— BEGIN SOURCE DATA —

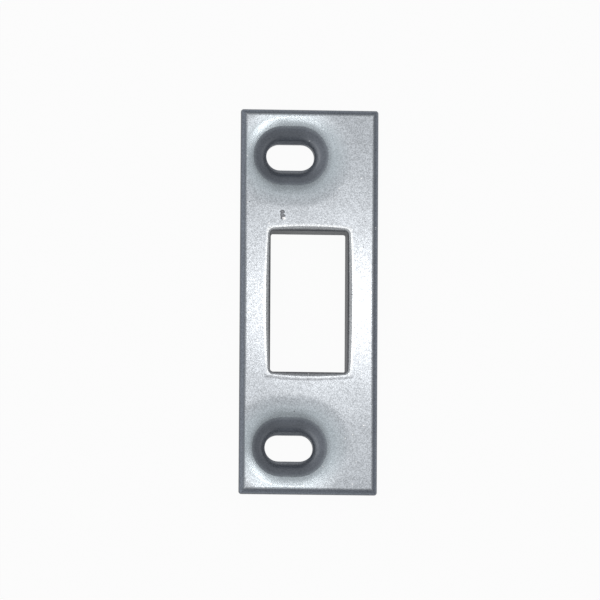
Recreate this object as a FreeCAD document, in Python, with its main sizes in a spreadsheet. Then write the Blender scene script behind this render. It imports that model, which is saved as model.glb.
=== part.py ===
import FreeCAD, Part
import math
import os
import Sketcher

# Door strike plate, pressed from one piece of steel sheet.
# It lies on its back: X runs across the plate, Y along it, and +Z is the normal of its face.
# Z is 0 at the rims of the turned-in lip and the two screw dimples, which end level.
# Lengths are in millimetres and slopes in degrees from the face.
SIZES = {
    "plate_width": 25.0,
    "plate_length": 70.0,
    "corner_radius": 0.5,
    "sheet_thickness": 1.5,
    "edge_round": 1.2,
    "form_depth": 4.0,
    "screw_pitch": 53.0,
    "screw_offset": 3.4,
    "slot_length": 8.8,
    "slot_width": 4.8,
    "slot_edge_depth": 2.8,
    "dimple_span": 2.8,
    "cone_slope": 58.0,
    "rim_radius": 4.2,
    "sink_radius": 7.0,
    "sink_slope": 14.0,
    "root_radius": 1.5,
    "opening_width": 14.0,
    "opening_length": 25.6,
    "opening_corner": 0.6,
    "draft": 4.0,
    "lip_wall": 1.0,
    "lip_radius": 0.8,
    "lip_end_slope": 78.0,
    "lip_lead_radius": 2.0,
    "lip_lead_slope": 12.0,
    "lip_corner_share": 0.5,
    "lip_corner_growth": 0.7,
}

# Tools reach this far past the metal that they cut, and points this close count as one.
OVERCUT = 0.5
CLOSE = 1e-6

# Heights and depths that several features share, worked out from the sheet's cells.
BACK_HEIGHT = "(sizes.form_depth - sizes.sheet_thickness)"
SCREW_Y = "(sizes.screw_pitch / 2)"
PATH_RADIUS = "(sizes.slot_width / 4)"
DRAFT_RISE = "tan(sizes.draft * 1deg)"


def sine(slope):
    return f"sin({slope} * 1deg)"


def cosine(slope):
    return f"cos({slope} * 1deg)"


def make_sizes(doc):
    """The driving dimensions, one named cell each."""
    sheet = doc.addObject("Spreadsheet::Sheet", "sizes")
    for row, (name, value) in enumerate(SIZES.items(), start=1):
        sheet.set(f"A{row}", name)
        sheet.set(f"B{row}", str(value))
        sheet.setAlias(f"B{row}", name)
    doc.recompute()
    return sheet


def number(formula):
    """What a formula of the sheet's cells comes to."""
    value = FreeCAD.ActiveDocument.sizes.evalExpression(str(formula))
    return float(getattr(value, "Value", value))


def origin_plane(body, role):
    return next(plane for plane in body.Origin.OriginFeatures if plane.Role == role)


def add_sketch(body, name, role, offset):
    """An empty sketch parallel to one of the body's own planes, offset along its normal."""
    sketch = body.newObject("Sketcher::SketchObject", name)
    sketch.AttachmentSupport = [(origin_plane(body, role), "")]
    sketch.MapMode = "FlatFace"
    sketch.setExpression(".AttachmentOffset.Base.z", offset)
    FreeCAD.ActiveDocument.recompute()
    return sketch


def dimension(sketch, name, formula, kind, *references):
    """A named dimension that is bound to a formula of the sheet's cells."""
    value = number(formula)
    if kind == "Angle":
        value = math.radians(value)
    index = sketch.addConstraint(Sketcher.Constraint(kind, *references, value))
    sketch.renameConstraint(index, name)
    sketch.setExpression(f"Constraints.{name}", str(formula))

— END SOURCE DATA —

_EXERCISE DESCRIPTION_
Give back the whole listing exactly as it reads.

_WRITTEN REPLY_
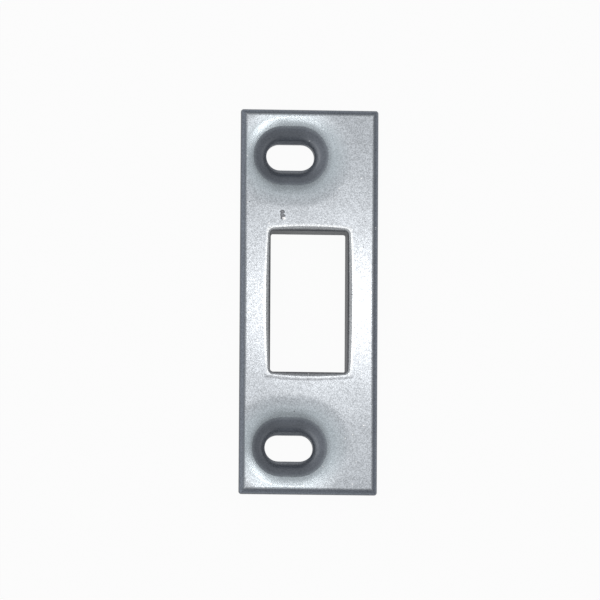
Recreate this object as a FreeCAD document, in Python, with its main sizes in a spreadsheet. Then write the Blender scene script behind this render. It imports that model, which is saved as model.glb.
=== part.py ===
import FreeCAD, Part
import math
import os
import Sketcher

# Door strike plate, pressed from one piece of steel sheet.
# It lies on its back: X runs across the plate, Y along it, and +Z is the normal of its face.
# Z is 0 at the rims of the turned-in lip and the two screw dimples, which end level.
# Lengths are in millimetres and slopes in degrees from the face.
SIZES = {
    "plate_width": 25.0,
    "plate_length": 70.0,
    "corner_radius": 0.5,
    "sheet_thickness": 1.5,
    "edge_round": 1.2,
    "form_depth": 4.0,
    "screw_pitch": 53.0,
    "screw_offset": 3.4,
    "slot_length": 8.8,
    "slot_width": 4.8,
    "slot_edge_depth": 2.8,
    "dimple_span": 2.8,
    "cone_slope": 58.0,
    "rim_radius": 4.2,
    "sink_radius": 7.0,
    "sink_slope": 14.0,
    "root_radius": 1.5,
    "opening_width": 14.0,
    "opening_length": 25.6,
    "opening_corner": 0.6,
    "draft": 4.0,
    "lip_wall": 1.0,
    "lip_radius": 0.8,
    "lip_end_slope": 78.0,
    "lip_lead_radius": 2.0,
    "lip_lead_slope": 12.0,
    "lip_corner_share": 0.5,
    "lip_corner_growth": 0.7,
}

# Tools reach this far past the metal that they cut, and points this close count as one.
OVERCUT = 0.5
CLOSE = 1e-6

# Heights and depths that several features share, worked out from the sheet's cells.
BACK_HEIGHT = "(sizes.form_depth - sizes.sheet_thickness)"
SCREW_Y = "(sizes.screw_pitch / 2)"
PATH_RADIUS = "(sizes.slot_width / 4)"
DRAFT_RISE = "tan(sizes.draft * 1deg)"


def sine(slope):
    return f"sin({slope} * 1deg)"


def cosine(slope):
    return f"cos({slope} * 1deg)"


def make_sizes(doc):
    """The driving dimensions, one named cell each."""
    sheet = doc.addObject("Spreadsheet::Sheet", "sizes")
    for row, (name, value) in enumerate(SIZES.items(), start=1):
        sheet.set(f"A{row}", name)
        sheet.set(f"B{row}", str(value))
        sheet.setAlias(f"B{row}", name)
    doc.recompute()
    return sheet


def number(formula):
    """What a formula of the sheet's cells comes to."""
    value = FreeCAD.ActiveDocument.sizes.evalExpression(str(formula))
    return float(getattr(value, "Value", value))


def origin_plane(body, role):
    return next(plane for plane in body.Origin.OriginFeatures if plane.Role == role)


def add_sketch(body, name, role, offset):
    """An empty sketch parallel to one of the body's own planes, offset along its normal."""
    sketch = body.newObject("Sketcher::SketchObject", name)
    sketch.AttachmentSupport = [(origin_plane(body, role), "")]
    sketch.MapMode = "FlatFace"
    sketch.setExpression(".AttachmentOffset.Base.z", offset)
    FreeCAD.ActiveDocument.recompute()
    return sketch


def dimension(sketch, name, formula, kind, *references):
    """A named dimension that is bound to a formula of the sheet's cells."""
    value = number(formula)
    if kind == "Angle":
        value = math.radians(value)
    index = sketch.addConstraint(Sketcher.Constraint(kind, *references, value))
    sketch.renameConstraint(index, name)
    sketch.setExpression(f"Constraints.{name}", str(formula))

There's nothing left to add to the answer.